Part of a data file
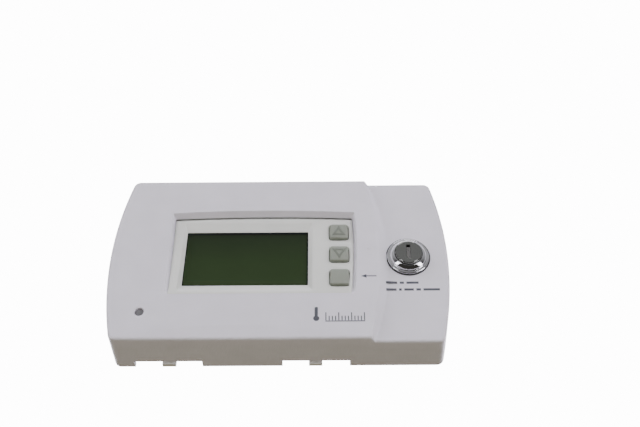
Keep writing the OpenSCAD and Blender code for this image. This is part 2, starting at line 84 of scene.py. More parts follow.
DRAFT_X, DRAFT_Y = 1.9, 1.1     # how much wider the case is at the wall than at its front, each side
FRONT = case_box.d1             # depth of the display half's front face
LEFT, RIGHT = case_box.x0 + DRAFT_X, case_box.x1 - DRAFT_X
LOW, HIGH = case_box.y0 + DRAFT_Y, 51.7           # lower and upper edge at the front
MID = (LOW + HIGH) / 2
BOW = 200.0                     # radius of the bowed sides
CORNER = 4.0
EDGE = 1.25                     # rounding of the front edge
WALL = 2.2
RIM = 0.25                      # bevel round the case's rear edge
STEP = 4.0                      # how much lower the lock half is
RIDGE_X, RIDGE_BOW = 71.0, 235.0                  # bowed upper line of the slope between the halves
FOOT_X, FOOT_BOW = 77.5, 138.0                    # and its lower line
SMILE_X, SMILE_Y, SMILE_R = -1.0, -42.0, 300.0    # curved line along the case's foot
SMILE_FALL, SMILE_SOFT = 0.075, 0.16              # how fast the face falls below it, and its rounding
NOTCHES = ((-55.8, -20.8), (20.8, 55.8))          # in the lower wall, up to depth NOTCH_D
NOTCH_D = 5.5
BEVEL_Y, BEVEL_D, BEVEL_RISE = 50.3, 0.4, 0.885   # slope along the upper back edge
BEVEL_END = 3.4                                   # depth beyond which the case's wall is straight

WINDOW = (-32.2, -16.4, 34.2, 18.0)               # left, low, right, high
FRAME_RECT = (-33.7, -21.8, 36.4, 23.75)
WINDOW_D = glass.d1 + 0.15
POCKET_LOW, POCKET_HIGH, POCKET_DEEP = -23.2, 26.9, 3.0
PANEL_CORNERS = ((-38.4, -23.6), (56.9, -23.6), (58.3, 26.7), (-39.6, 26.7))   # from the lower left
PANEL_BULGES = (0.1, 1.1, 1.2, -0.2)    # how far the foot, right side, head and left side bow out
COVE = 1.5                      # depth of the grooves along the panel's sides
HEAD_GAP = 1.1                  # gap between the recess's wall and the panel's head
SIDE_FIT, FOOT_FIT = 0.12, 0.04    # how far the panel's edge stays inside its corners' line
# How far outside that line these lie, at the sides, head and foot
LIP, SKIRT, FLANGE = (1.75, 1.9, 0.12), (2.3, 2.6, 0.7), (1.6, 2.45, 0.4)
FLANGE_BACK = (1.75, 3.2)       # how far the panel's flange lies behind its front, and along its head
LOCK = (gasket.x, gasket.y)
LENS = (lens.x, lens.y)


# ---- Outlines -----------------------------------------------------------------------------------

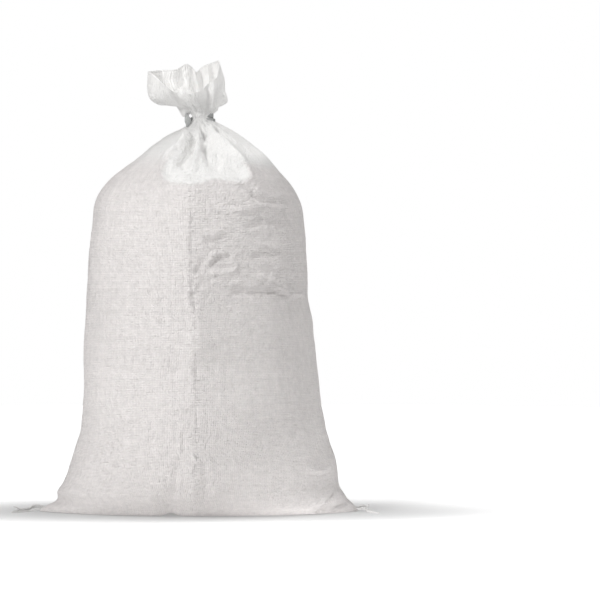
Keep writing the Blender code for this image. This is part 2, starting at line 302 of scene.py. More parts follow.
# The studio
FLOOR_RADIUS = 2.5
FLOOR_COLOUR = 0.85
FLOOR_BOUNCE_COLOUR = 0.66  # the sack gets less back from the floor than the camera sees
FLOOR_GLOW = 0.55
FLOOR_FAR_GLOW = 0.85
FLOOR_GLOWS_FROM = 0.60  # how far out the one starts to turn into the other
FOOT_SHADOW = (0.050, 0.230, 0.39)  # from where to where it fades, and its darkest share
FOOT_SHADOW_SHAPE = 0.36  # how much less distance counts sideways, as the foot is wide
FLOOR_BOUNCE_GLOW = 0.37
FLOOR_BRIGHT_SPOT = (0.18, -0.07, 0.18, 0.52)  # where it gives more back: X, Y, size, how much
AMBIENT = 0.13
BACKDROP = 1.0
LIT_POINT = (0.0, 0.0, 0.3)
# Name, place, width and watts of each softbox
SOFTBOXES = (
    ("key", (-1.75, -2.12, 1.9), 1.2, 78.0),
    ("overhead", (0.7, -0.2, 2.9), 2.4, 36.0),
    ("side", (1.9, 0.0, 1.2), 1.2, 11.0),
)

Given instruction
Every line of the material must be returned exactly as it appears.

Answer below
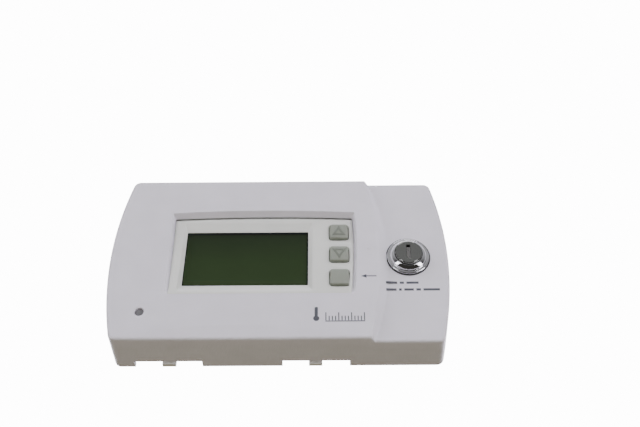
Keep writing the OpenSCAD and Blender code for this image. This is part 2, starting at line 84 of scene.py. More parts follow.
DRAFT_X, DRAFT_Y = 1.9, 1.1     # how much wider the case is at the wall than at its front, each side
FRONT = case_box.d1             # depth of the display half's front face
LEFT, RIGHT = case_box.x0 + DRAFT_X, case_box.x1 - DRAFT_X
LOW, HIGH = case_box.y0 + DRAFT_Y, 51.7           # lower and upper edge at the front
MID = (LOW + HIGH) / 2
BOW = 200.0                     # radius of the bowed sides
CORNER = 4.0
EDGE = 1.25                     # rounding of the front edge
WALL = 2.2
RIM = 0.25                      # bevel round the case's rear edge
STEP = 4.0                      # how much lower the lock half is
RIDGE_X, RIDGE_BOW = 71.0, 235.0                  # bowed upper line of the slope between the halves
FOOT_X, FOOT_BOW = 77.5, 138.0                    # and its lower line
SMILE_X, SMILE_Y, SMILE_R = -1.0, -42.0, 300.0    # curved line along the case's foot
SMILE_FALL, SMILE_SOFT = 0.075, 0.16              # how fast the face falls below it, and its rounding
NOTCHES = ((-55.8, -20.8), (20.8, 55.8))          # in the lower wall, up to depth NOTCH_D
NOTCH_D = 5.5
BEVEL_Y, BEVEL_D, BEVEL_RISE = 50.3, 0.4, 0.885   # slope along the upper back edge
BEVEL_END = 3.4                                   # depth beyond which the case's wall is straight

WINDOW = (-32.2, -16.4, 34.2, 18.0)               # left, low, right, high
FRAME_RECT = (-33.7, -21.8, 36.4, 23.75)
WINDOW_D = glass.d1 + 0.15
POCKET_LOW, POCKET_HIGH, POCKET_DEEP = -23.2, 26.9, 3.0
PANEL_CORNERS = ((-38.4, -23.6), (56.9, -23.6), (58.3, 26.7), (-39.6, 26.7))   # from the lower left
PANEL_BULGES = (0.1, 1.1, 1.2, -0.2)    # how far the foot, right side, head and left side bow out
COVE = 1.5                      # depth of the grooves along the panel's sides
HEAD_GAP = 1.1                  # gap between the recess's wall and the panel's head
SIDE_FIT, FOOT_FIT = 0.12, 0.04    # how far the panel's edge stays inside its corners' line
# How far outside that line these lie, at the sides, head and foot
LIP, SKIRT, FLANGE = (1.75, 1.9, 0.12), (2.3, 2.6, 0.7), (1.6, 2.45, 0.4)
FLANGE_BACK = (1.75, 3.2)       # how far the panel's flange lies behind its front, and along its head
LOCK = (gasket.x, gasket.y)
LENS = (lens.x, lens.y)


# ---- Outlines -----------------------------------------------------------------------------------

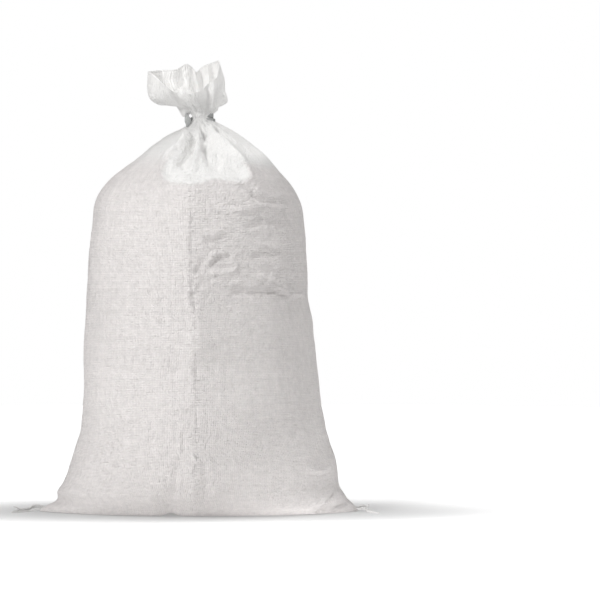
Keep writing the Blender code for this image. This is part 2, starting at line 302 of scene.py. More parts follow.
# The studio
FLOOR_RADIUS = 2.5
FLOOR_COLOUR = 0.85
FLOOR_BOUNCE_COLOUR = 0.66  # the sack gets less back from the floor than the camera sees
FLOOR_GLOW = 0.55
FLOOR_FAR_GLOW = 0.85
FLOOR_GLOWS_FROM = 0.60  # how far out the one starts to turn into the other
FOOT_SHADOW = (0.050, 0.230, 0.39)  # from where to where it fades, and its darkest share
FOOT_SHADOW_SHAPE = 0.36  # how much less distance counts sideways, as the foot is wide
FLOOR_BOUNCE_GLOW = 0.37
FLOOR_BRIGHT_SPOT = (0.18, -0.07, 0.18, 0.52)  # where it gives more back: X, Y, size, how much
AMBIENT = 0.13
BACKDROP = 1.0
LIT_POINT = (0.0, 0.0, 0.3)
# Name, place, width and watts of each softbox
SOFTBOXES = (
    ("key", (-1.75, -2.12, 1.9), 1.2, 78.0),
    ("overhead", (0.7, -0.2, 2.9), 2.4, 36.0),
    ("side", (1.9, 0.0, 1.2), 1.2, 11.0),
)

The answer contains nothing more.